It’s Thursday and I’m just starting to tackle writing about last weekend. It’s actually been a trying week; I’m not well, coming down with cold and it makes everything that little bit harder, particularly since I’m still doing that trying commute from Bray and back out. Been hard work in office too, I’ve really been copying and pasting like a bastard recently and I’m getting very good at it. In seriousness, I’m starting to worry about the value of my CV because it’s not looking great at the moment. I really need to get some stuff on it that people will actually value and pay for – programming languages, sites, achievements.

So, Drogheda. I went up on Friday night to visit my friend Martha, see how she is, inspect her new gaff, have a look at Drogheda. Actually, Martha’s been discouraging me from coming up and having a look at Drogheda since last summer, on the grounds that it wasn’t interesting enough to visit but I’ll find anything I haven’t had a look at within the last five to ten years interesting, including Northern industrial towns such as Drogheda, and it couldn’t be less interesting than Bray (which, to be fair, seems to hold some sort of peculiar exotic fascination for most people who don’t go there).

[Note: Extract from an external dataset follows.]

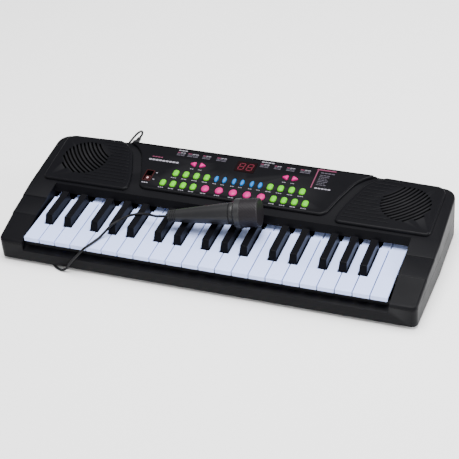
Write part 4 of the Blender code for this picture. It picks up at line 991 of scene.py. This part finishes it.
def make_ribs_and_cloth():
    """Level ribs between each pad's inner edge and its grille, and the cloth behind the slots."""
    for side, label in ((-1, "left"), (1, "right")):
        build = bmesh.new()
        clear = GRILLE_R + RIB_WIDTH
        for row in range(RIB_COUNT):
            up = RIB_FIRST_UP + row * RIB_PITCH
            start = pad_inner_edge(up) + RIB_FROM_EDGE
            reach = math.sqrt(max(clear ** 2 - (up - SPEAKER_UP) ** 2, (RIB_STOP * GRILLE_R) ** 2))
            stop = SPEAKER_X - reach
            corners = rectangle(side * (start + stop) / 2, up, stop - start, RIB_WIDTH)
            outline = rounded([(x, y, RIB_CORNER_R) for x, y in corners], 3)
            soft_slab(build, outline, PAD_RISE - RIB_HEIGHT, PAD_RISE + RIB_HEIGHT, RIB_EDGE_R, 3)
        panel_piece(f"speaker_ribs_{label}", build, PAD_BLACK)
        build = bmesh.new()
        cloth = oval(side * SPEAKER_X, SPEAKER_UP, CLOTH_D, CLOTH_D, GRILLE_POINTS)
        soft_slab(build, cloth, -2 * CLOTH_THICKNESS, -CLOTH_THICKNESS, CLOTH_THICKNESS / 2, 2)
        panel_piece(f"speaker_cloth_{label}", build, CLOTH_BLACK)


def panel_box(node):
    """Lowest and highest corners of a CAD node along the tilted panel's own axes."""
    points = [PANEL.inverted() @ vertex.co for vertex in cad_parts[node].data.vertices]
    return [[pick(point[axis] for point in points) for axis in range(3)] for pick in (min, max)]


def dashes(left, right, up, height, count):
    """A printed line from left to right, broken into a count of dashes like small print."""
    share = (right - left + PRINT_GAP) / count
    bars = []
    for number in range(count):
        start = left + number * share
        corners = rectangle(start + (share - PRINT_GAP) / 2, up, share - PRINT_GAP, height)
        bars.append(rounded([(x, y, height * DASH_CORNER) for x, y in corners], 3))
    return bars


def text_block(left, right, top, rows, pitch, height):
    """Rows of dashes, one under the other, every third one shorter."""
    lines = []
    for row in range(rows):
        count, share = TEXT_ROWS[row % len(TEXT_ROWS)]
        lines += dashes(left, left + (right - left) * share, top - row * pitch, height, count)
    return lines


def label_bars():
    """A short white line in front of every button."""
    bars = []
    for _, _, caps, half in BUTTONS.values():
        for number, cap in enumerate(caps):
            x, up = middle_of(cap)
            bars += dashes(x - half, x + half, up - LABEL_BELOW, LABEL_HEIGHT, 2 + number % 2)
    return bars


def make_prints():
    """Plain printed bars: no words, only the lines and blocks where a maker prints them."""
    white = label_bars()
    pink = []
    for lines, bars in ((WHITE_LINES, white), (PINK_LINES, pink)):
        for line in lines:
            bars += dashes(*line)
    pink.append(rectangle(*PINK_UPRIGHT))
    grey = text_block(*SIDE_TEXT) + dashes(*SIDE_HEADING)
    for left, right in HEADINGS:
        width = right - left
        pink += dashes(left, left + width * PINK_SHARE, HEADING_UP, PINK_HEIGHT, 1)
        white += dashes(left + width * WHITE_START, right, HEADING_UP, WHITE_HEIGHT, 2)
        grey += text_block(left, right, *HEADING_TEXT)
    for name, outlines, material in (("print_white", white, PRINT_WHITE), ("print_pink", pink, PRINT_PINK),
                                     ("print_grey", grey, PRINT_GREY)):
        mesh = prisms(name, outlines, PAD_RISE - PRINT_THICKNESS, PAD_RISE + PRINT_THICKNESS)
        mesh.transform(PANEL)
        add_piece(name, mesh, material, "root")


def segment(start, end):
    """One slim bar of a digit, with pointed ends, between two points."""
    start, end = Vector(start), Vector(end)
    along = (end - start).normalized()
    across = Vector((-along.y, along.x)) * DIGIT_STROKE / 2
    tip = along * DIGIT_STROKE / 2
    start, end = start + along * DIGIT_GAP, end - along * DIGIT_GAP
    return [tuple(point) for point in (start, start + tip - across, end - tip - across, end,
                                       end - tip + across, start + tip + across)]


def make_display():
    """The dark red lens, and two digits of seven thin bars each on its face."""
    finish_node("display_lens", LENS_RED)
    face = panel_box("display_lens")[1][2]
    half_w, half_h = DIGIT_SIZE[0] / 2, DIGIT_SIZE[1] / 2
    grid = {(col, row): (col * half_w, row * half_h) for col in (-1, 1) for row in (-1, 0, 1)}
    bars = [((-1, row), (1, row)) for row in (-1, 0, 1)]
    bars += [((col, row), (col, row + 1)) for col in (-1, 1) for row in (-1, 0)]
    outlines = []
    for middle in (-DIGIT_X, DIGIT_X):
        for start, end in bars:
            flat = segment(grid[start], grid[end])
            outlines.append([(middle + x + DIGIT_LEAN * y, DISPLAY_UP + y) for x, y in flat])
    mesh = prisms("digits", outlines, face - PRINT_THICKNESS, face + PRINT_THICKNESS / 2)
    mesh.transform(PANEL)
    add_piece("display_digits", mesh, DIGIT_RED, "root")


def make_switch():
    """The sliding knob with its pale dot, and the red rim round its slot."""
    knob = panel_box("power_switch")
    refined("power_switch", "power_switch", SWITCH_RED, KNOB_EDGE, 3)
    middle = [(knob[0][axis] + knob[1][axis]) / 2 for axis in (0, 1)]
    top = knob[1][2]
    build = bmesh.new()
    dome(build, oval(*middle, DOT_D, DOT_D, 24), top - DOT_SUNK, top + DOT_SHOULDER, top + DOT_PROUD)
    panel_piece("switch_dot", build, SWITCH_DOT, "power_switch")
    build = bmesh.new()
    outer = rounded([(x, y, RIM_CORNER_R) for x, y in rectangle(SWITCH_X, SWITCH_UP, *RIM_SIZE)], 4)
    soft_slab(build, outer, PAD_RISE - RIM_SUNK, PAD_RISE + RIM_PROUD, RIM_PROUD, 3)
    rim = panel_piece("switch_rim", build, SWITCH_RED)
    opening = rectangle(SWITCH_X, SWITCH_UP, *SWITCH_SLOT)
    cut(rim, prisms("slot", [opening], -PAD_CUT_DEPTH, CUT_DEPTH), PANEL)
    finish_mesh(rim, SWITCH_RED)


def make_buttons():
    """The caps of each colour group, which press together as one body."""
    low = BUTTON_TRAVEL + GAP
    for name, (material, slot, caps, _) in BUTTONS.items():
        build = bmesh.new()
        for cap in caps:
            dome(build, cap, low, PAD_RISE + BUTTON_SHOULDER, PAD_RISE + BUTTON_PROUD, CAP_STEPS)
        mesh = mesh_from(build, name)
        mesh.transform(PANEL)
        piece = add_piece(name + "_caps", mesh, material, name, smooth=60.0)
        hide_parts(name)


make_upper_case()
make_pads()
make_ribs_and_cloth()
make_buttons()
make_prints()
make_display()
make_switch()


# ---- microphone, plug and jack -------------------------------------------------------------------
def handle_radius(height):
    """Radius of the tapered handle at a height above its tail."""
    slope = (MIC_NECK_R - MIC_TAIL_R) / (MIC_HANDLE_LENGTH - MIC_NECK_LENGTH - MIC_TAIL_CHAMFER)
    return min(MIC_TAIL_R + slope * (height - MIC_TAIL_CHAMFER), MIC_NECK_R)


def grooves(line, places, width, depth, radius_at):
    """Adds square-bottomed grooves to a profile at the given heights."""
    for place in places:
        low, high = place - width / 2, place + width / 2
        line += [(radius_at(low), low), (radius_at(low) - depth, low + depth / 2),
                 (radius_at(high) - depth, high - depth / 2), (radius_at(high), high)]


def wire_weave(angle, radius, height):
    """Small bumps of a wire mesh, as far apart along the basket as round it."""
    wave = WEAVE_COUNT / MIC_HEAD_R
    return WEAVE_DEPTH * (math.cos(WEAVE_COUNT * angle) * math.cos(wave * height) - 1.0)


def make_grip():
    """The tapered handle, with grooves round its tail and one at its neck."""
    profile = [(MIC_TAIL_R - MIC_TAIL_CHAMFER, 0.0), (MIC_TAIL_R - MIC_ROUND, MIC_ROUND),
               (MIC_TAIL_R, MIC_TAIL_CHAMFER)]
    grooves(profile, TAIL_GROOVES, *TAIL_GROOVE, handle_radius)
    profile += [(handle_radius(height), height) for height in HANDLE_RINGS]
    neck = MIC_HANDLE_LENGTH - MIC_NECK_LENGTH
    grooves(profile, (neck - NECK_GROOVE_BELOW,), *NECK_GROOVE, handle_radius)
    profile += [(MIC_NECK_R, neck), (MIC_NECK_R, MIC_HANDLE_LENGTH - 3 * GAP),
                (MIC_NECK_R - GAP, MIC_HANDLE_LENGTH - GAP)]
    return add_piece("mic_grip", turned(profile), MIC_BLACK, "microphone")


def make_collar(head_edge, basket_foot):
    """The plain band between the handle and the basket."""
    profile = [(MIC_HEAD_R - MIC_HEAD_CHAMFER, MIC_HANDLE_LENGTH),
               (MIC_HEAD_R - COLLAR_ROUND, head_edge - MIC_ROUND),
               (MIC_HEAD_R, head_edge), (MIC_HEAD_R, head_edge + COLLAR_BAND),
               (MIC_HEAD_R - COLLAR_ROUND, basket_foot), (MIC_HEAD_R - COLLAR_LIP, basket_foot)]
    return add_piece("mic_collar", turned(profile), MIC_BLACK, "microphone")


def make_basket(foot):
    """The woven cylinder of the head, bent over at its rim into a nearly flat end face."""
    rim = MIC_HANDLE_LENGTH + MIC_HEAD_LENGTH - MIC_TAIL_CHAMFER
    side = MIC_HEAD_R - MIC_ROUND
    bend = MIC_TAIL_CHAMFER - GAP
    profile = [(side, foot + (rim - foot) * step / BASKET_RINGS) for step in range(BASKET_RINGS + 1)]
    for step in range(1, BASKET_BEND_RINGS + 1):
        angle = math.pi / 2 * step / BASKET_BEND_RINGS
        profile.append((side - bend * (1 - math.cos(angle)), rim + bend * math.sin(angle)))
    face = profile[-1][0]
    for step in range(1, BASKET_FACE_RINGS):
        share = 1 - step / BASKET_FACE_RINGS
        profile.append((face * share, profile[-1][1] + BASKET_FACE_STEP))
    mesh = turned(profile, BASKET_POINTS, texture=wire_weave)
    return add_piece("mic_basket", mesh, MIC_GRILLE_BLACK, "microphone")


def make_microphone():
    """Handle, collar and basket, which move together as one body."""
    grip = make_grip()
    head_edge = MIC_HANDLE_LENGTH + MIC_HEAD_CHAMFER
    basket_foot = head_edge + COLLAR_BAND + COLLAR_ROUND
    collar = make_collar(head_edge, basket_foot)
    basket = make_basket(basket_foot)
    for piece in (grip, collar, basket):
        piece.data.transform(MIC)
    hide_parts("mic_handle")
    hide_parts("mic_head")


def make_jack_nut():
    """Round ridged nut that holds the jack in the rear wall."""
    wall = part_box("mic_plug")[0][1] + PIN_LENGTH
    inner, outer = JACK_R + NUT_CLEAR, JACK_R + NUT_REACH
    shoulder = NUT_HEIGHT - NUT_CHAMFER
    profile = [(inner, NUT_FOOT), (outer, NUT_FOOT), (outer, shoulder), (outer - NUT_CHAMFER, NUT_HEIGHT),
               (inner + NUT_CHAMFER, NUT_HEIGHT), (inner, shoulder)]

    def ridges(angle, radius, _):
        return NUT_RIDGE_DEPTH * math.cos(NUT_RIDGES * angle) if radius > inner + NUT_OUTSIDE else 0.0

    mesh = turned(profile, 2 * NUT_RIDGES, hoop=True, texture=ridges)
    mesh.transform(Matrix.Translation((JACK_X, wall, JACK_Z)) @ Matrix.Rotation(-math.pi / 2, 4, "X"))
    add_piece("jack_nut", mesh, JACK_METAL, "root")


make_microphone()
make_jack_nut()
PLUG = refined("mic_plug", "root", PLUG_BLACK, PLUG_EDGE)


# ---- keys, lower case and the rest ---------------------------------------------------------------
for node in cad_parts:
    if node.startswith("white_key"):
        refined(node, node, KEY_WHITE, WHITE_KEY_EDGE, 3)
    elif node.startswith("black_key"):
        refined(node, node, KEY_BLACK, BLACK_KEY_EDGE, 3)

refined("lower_case", "root", CASE_BLACK, LOWER_CASE_EDGE, 3)
refined("battery_door", "battery_door", CASE_BLACK, DOOR_EDGE, 1)

for node, material in {
    "display_module": MODULE_BLACK, "main_board": BOARD_GREEN, "speaker_left": CONE_BLACK,
    "speaker_right": CONE_BLACK, "key_rod": ROD_STEEL, "contact_strip": STRIP_GREY,
    "battery_cells": CELL_WRAP, "mic_jack": JACK_METAL,
}.items():
    finish_node(node, material)


def make_screws():
    """Cross-headed screws that hold the two halves of the case together, seen from below."""
    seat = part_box("lower_case")[0][2] + SCREW_SEAT
    places = [(x, y) for x in SCREW_X for y in (FRONT + SCREW_FROM_FRONT, REAR - SCREW_FROM_REAR)]
    build = bmesh.new()
    for x, y in places:
        dome(build, oval(x, y, 2 * SCREW_R, 2 * SCREW_R), 0.0, SCREW_HEIGHT / 2, SCREW_HEIGHT)
    mesh = mesh_from(build, "screws")
    flip = Matrix.Translation((0.0, 0.0, seat)) @ Matrix.Diagonal((1.0, 1.0, -1.0, 1.0))
    mesh.transform(flip)
    mesh.flip_normals()
    screws = add_piece("case_screws", mesh, SCREW_STEEL, "root")
    for size in (CROSS_SIZE, CROSS_SIZE[::-1]):
        bars = [rectangle(x, y, *size) for x, y in places]
        cut(screws, prisms("cross", bars, seat - 2 * SCREW_HEIGHT, seat - SCREW_HEIGHT / 2))
    finish_mesh(screws, SCREW_STEEL, 50.0)


make_screws()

Martha Lodge getting something for me to sleep on
Martha getting something for me to sleep on

The journey up was fun, I was sharing seats with two entertaining nerdy technical types who were both called ‘Bongo’ and we traded comedy on iPods and discussed the huge, all-terrain laptop owned by one of the Bongos. However, by the time I’d gotten there, partly thanks to delays and partly down to me not communicating enough Martha believed I’d bailed out and gone for pints with the lads instead… Oh no! We got a take out, some wine, and had a night of chat. It was good to catch up.

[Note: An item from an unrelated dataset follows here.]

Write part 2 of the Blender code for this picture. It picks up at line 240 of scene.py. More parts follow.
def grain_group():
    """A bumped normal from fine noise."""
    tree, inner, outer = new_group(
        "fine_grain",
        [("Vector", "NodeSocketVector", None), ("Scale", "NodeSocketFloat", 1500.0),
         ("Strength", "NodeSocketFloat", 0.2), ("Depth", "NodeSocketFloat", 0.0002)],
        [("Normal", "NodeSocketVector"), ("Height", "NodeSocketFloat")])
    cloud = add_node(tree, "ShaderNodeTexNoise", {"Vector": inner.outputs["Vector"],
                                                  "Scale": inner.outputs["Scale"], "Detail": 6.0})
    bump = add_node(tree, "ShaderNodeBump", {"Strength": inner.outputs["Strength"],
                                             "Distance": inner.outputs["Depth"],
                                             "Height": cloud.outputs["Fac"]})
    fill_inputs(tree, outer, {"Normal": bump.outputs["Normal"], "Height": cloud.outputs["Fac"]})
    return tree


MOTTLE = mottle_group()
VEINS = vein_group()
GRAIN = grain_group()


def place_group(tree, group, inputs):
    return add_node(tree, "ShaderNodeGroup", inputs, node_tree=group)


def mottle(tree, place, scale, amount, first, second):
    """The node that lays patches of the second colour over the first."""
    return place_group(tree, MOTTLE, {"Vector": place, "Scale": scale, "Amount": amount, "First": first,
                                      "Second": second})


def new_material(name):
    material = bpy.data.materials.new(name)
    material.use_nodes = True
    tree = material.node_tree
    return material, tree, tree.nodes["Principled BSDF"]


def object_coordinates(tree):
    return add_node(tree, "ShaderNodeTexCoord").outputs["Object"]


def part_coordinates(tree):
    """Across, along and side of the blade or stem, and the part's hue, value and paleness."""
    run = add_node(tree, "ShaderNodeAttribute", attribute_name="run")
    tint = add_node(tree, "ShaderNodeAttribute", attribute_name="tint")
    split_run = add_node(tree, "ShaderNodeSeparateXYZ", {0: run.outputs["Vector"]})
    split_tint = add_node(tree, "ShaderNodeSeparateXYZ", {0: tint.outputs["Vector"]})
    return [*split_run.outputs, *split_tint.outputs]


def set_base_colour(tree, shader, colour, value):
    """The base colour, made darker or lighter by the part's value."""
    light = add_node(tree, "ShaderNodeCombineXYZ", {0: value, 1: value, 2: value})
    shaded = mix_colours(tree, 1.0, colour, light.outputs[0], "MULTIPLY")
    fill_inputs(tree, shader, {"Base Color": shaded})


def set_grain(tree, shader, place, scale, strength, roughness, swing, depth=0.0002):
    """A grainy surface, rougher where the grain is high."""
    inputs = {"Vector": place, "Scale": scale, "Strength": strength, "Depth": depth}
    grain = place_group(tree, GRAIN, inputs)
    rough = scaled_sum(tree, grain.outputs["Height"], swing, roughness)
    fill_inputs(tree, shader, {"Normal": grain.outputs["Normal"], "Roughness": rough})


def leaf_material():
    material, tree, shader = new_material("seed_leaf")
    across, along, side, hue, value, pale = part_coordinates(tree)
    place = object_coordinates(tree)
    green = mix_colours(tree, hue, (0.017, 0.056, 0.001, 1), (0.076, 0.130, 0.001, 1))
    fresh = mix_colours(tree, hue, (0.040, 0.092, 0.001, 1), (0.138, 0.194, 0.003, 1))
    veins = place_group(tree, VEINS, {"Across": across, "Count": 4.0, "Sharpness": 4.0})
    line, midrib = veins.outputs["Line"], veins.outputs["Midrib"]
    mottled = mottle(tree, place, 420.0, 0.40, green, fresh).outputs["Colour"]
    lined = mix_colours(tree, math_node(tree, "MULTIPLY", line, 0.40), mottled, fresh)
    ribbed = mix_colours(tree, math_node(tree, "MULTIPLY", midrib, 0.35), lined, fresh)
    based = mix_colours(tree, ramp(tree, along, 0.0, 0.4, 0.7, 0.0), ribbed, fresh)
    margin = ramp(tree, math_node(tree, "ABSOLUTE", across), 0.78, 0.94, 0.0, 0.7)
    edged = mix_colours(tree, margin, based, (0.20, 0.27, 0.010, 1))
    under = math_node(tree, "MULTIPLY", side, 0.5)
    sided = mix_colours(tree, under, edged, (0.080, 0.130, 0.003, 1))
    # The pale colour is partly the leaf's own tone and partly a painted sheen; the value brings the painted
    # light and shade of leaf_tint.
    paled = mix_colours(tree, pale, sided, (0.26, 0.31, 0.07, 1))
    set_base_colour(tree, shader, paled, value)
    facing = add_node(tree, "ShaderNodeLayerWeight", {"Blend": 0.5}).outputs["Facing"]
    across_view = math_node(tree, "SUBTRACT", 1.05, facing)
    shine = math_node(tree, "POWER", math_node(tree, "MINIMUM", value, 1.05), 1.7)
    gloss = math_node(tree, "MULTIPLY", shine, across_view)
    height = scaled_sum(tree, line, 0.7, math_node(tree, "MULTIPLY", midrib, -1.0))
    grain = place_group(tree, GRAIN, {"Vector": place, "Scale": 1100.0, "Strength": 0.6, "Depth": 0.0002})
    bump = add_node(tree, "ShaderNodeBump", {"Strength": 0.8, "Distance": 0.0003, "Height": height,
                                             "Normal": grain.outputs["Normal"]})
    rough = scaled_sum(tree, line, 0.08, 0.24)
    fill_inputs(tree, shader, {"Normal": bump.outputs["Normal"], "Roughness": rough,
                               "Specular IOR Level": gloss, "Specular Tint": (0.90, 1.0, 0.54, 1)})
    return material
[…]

On Saturday morning we tried to get me some tickets to the Dandy Warhols, but no luck there, and then Martha had to head off to Dublin, which meant I could indulge my need to wander about Drogheda aimlessly taking lots of photos…

Martha's amazing new place! In Drogheda!

The grey former warehouses and factories of Drogheda

Kenny had warned me about the Louth culture (for Drogheda is in County Louth, north of Dublin and which borders on Northern Ireland – for those of you who don’t know much about Ireland, Northern Ireland is part of Great Britain, uses British currency, and… It’s a long story.) which he claimed was a bit rough although like most places in Ireland these days how rough you find it really depends on your grasp of Polish etiquette.

Drogheda main street - or one of them

Another street in Drogheda. Check out those sour faces!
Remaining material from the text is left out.